According to Oliver Blume, the company's CEO, the economic environment has become increasingly challenging, exacerbated by the emergence of new competitors in Europe. Blume highlighted that Germany's competitive edge is waning, necessitating urgent restructuring measures to maintain the company's viability.

The company's financial woes are underscored by a sharp decline in car sales across Europe. Arno Antlitz, Volkswagen's CFO, pointed out that the company is producing about 500,000 vehicles more than it can sell, calling this surplus the equivalent of two factories' worth of production. Antlitz emphasized the urgency for increased productivity and cost reduction, giving the company a one to two-year window to reverse its fortunes.

This situation has ignited significant tension within the company, particularly among its workforce. Volkswagen's plans for factory closures and layoffs have been met with fierce resistance from the company's labor unions. Daniela Cavallo, the chief labor representative and member of the supervisory board, has vowed to oppose any factory closures in Germany. In a recent meeting, she voiced the collective discontent of employees, blaming the company's leadership for mismanagement and poor strategic decisions.

The proposed cost-cutting plan aims to save €10 billion by 2026. However, the company's financial struggles are not limited to Germany. Volkswagen's most significant market, China, has also seen a slump in demand, particularly for the company's electric vehicle models. Competition from cheaper Chinese brands, such as BYD, has further strained Volkswagen's market position.

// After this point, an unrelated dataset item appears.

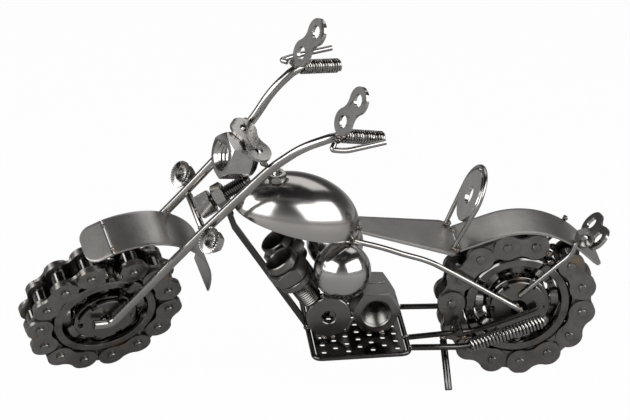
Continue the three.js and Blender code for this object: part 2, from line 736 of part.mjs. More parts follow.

Adding to the company's challenges are rising logistics, energy, and labor costs, which have seen the company's profit margin shrink to 2.3% in the first half of this year, down from 3.8% in the same period last year.

Volkswagen employs approximately 650,000 people worldwide, with nearly 300,000 based in Germany. The last significant factory closure by the company was over three decades ago in the United States. In the current scenario, the prospect of factory closures in Germany has added an unprecedented strain on the company's relations with its workforce and trade unions.

As the largest car manufacturer in Europe, Volkswagen's financial health is critical to the region's economy. The company's potential restructuring will have far-reaching implications, not just for its employees but also for the broader automotive industry and supply chain in Europe.

In summary, Volkswagen's cost-cutting measures reflect a broader struggle within the European automotive industry to adapt to shifting market dynamics and economic pressures. The company's efforts to enhance productivity and reduce costs are essential to its survival, yet they also pose significant risks by potentially undermining worker relations and reducing operational capacity.